ALL4PACK EMBALLAGE PARIS aura lieu du 4 au 7 novembre prochain, derrière le slogan « Innovation never stops ». Que vous inspire le positionnement du salon ?
Sur le slogan, « Innovation never stops », c’est l’essence même de l’innovation : chaque innovation chasse la précédente. Ça ne s’arrête jamais Pour le reste, je pense que le salon a beaucoup d’atouts à faire valoir. La France est un pays d’emballage. Et sans se gargariser, notre pays garde une place primordiale dans le monde de l’emballage, et notamment en matière d’innovation. Pour toutes ces raisons, le positionnement me parait assez logique. Et puis finalement, c’est aussi à ça, c’est peut-être même surtout à ça que sert un salon : voir ce qu’il y a de nouveau, quel est le coup d’après. Il y a encore beaucoup d’exposants qui attendent l’ouverture du salon pour dévoiler leurs innovations. Alors, bien sûr, beaucoup de gens vont vous dire « on n’a plus besoin de ça parce qu’il y a Internet ». Mais c’est faux ! Ce qui est intéressant sur un salon, c’est que l’on peut poser des questions, rentrer dans une discussion, dans un échange. On peut aussi voir, toucher les choses. C’est quand même plus parlant qu’une photo retouchée ou une image en 3D générée pas un ordinateur ! L’emballage c’est un objet physique et ça restera toujours un objet physique.

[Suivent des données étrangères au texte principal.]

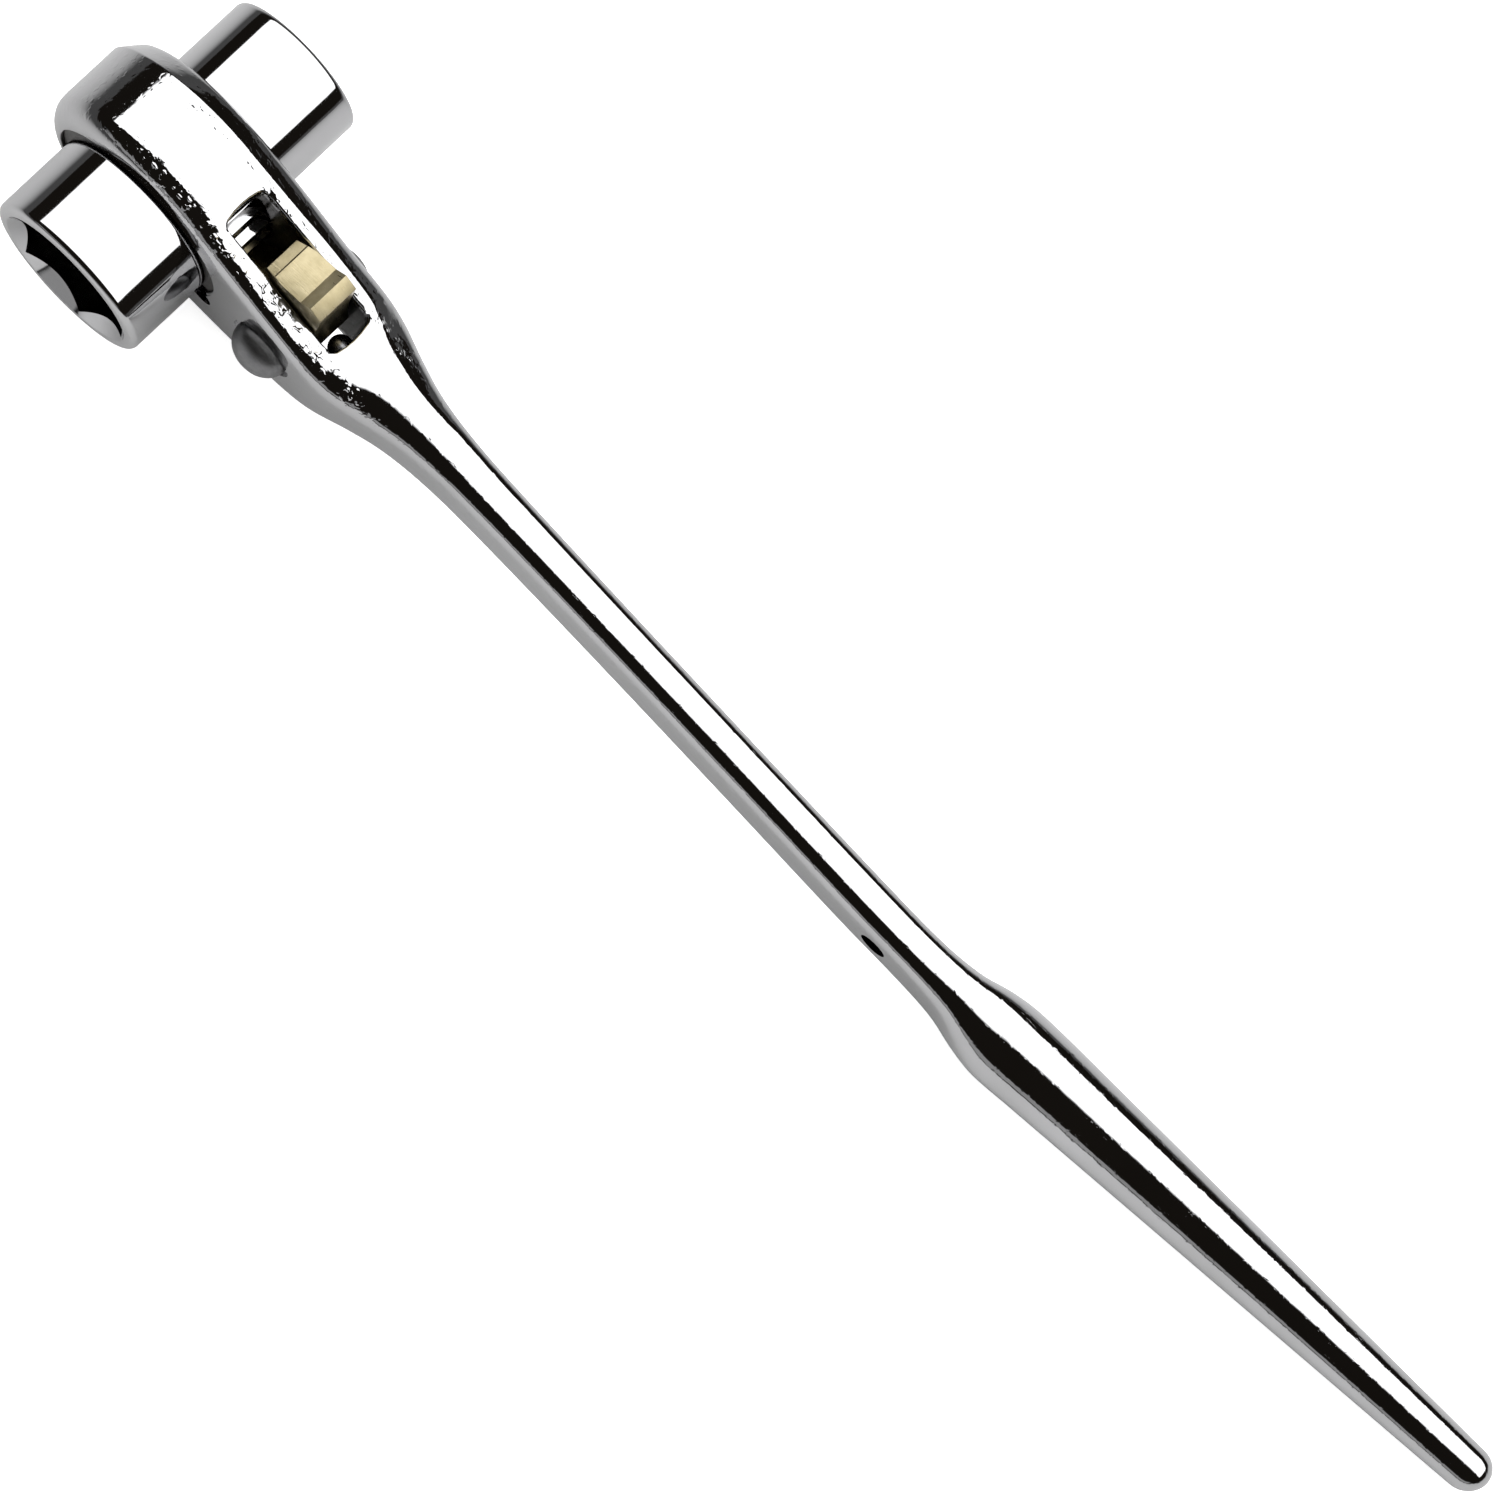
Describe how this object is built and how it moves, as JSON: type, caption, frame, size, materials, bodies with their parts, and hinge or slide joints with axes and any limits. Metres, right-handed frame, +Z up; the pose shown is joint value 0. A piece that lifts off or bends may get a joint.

Aujourd’hui, il y a une telle quête d’informations de la part des metteurs en marché, nous sommes dans un environnement tellement mouvant qui appelle à de tels changements qu’il faut que les gens puissent trouver leurs solutions. C’est important d’avoir un lieu d’échange comme le salon mais c’est aussi essentiel d’avoir des lieux d’information en continu comme la newsroom.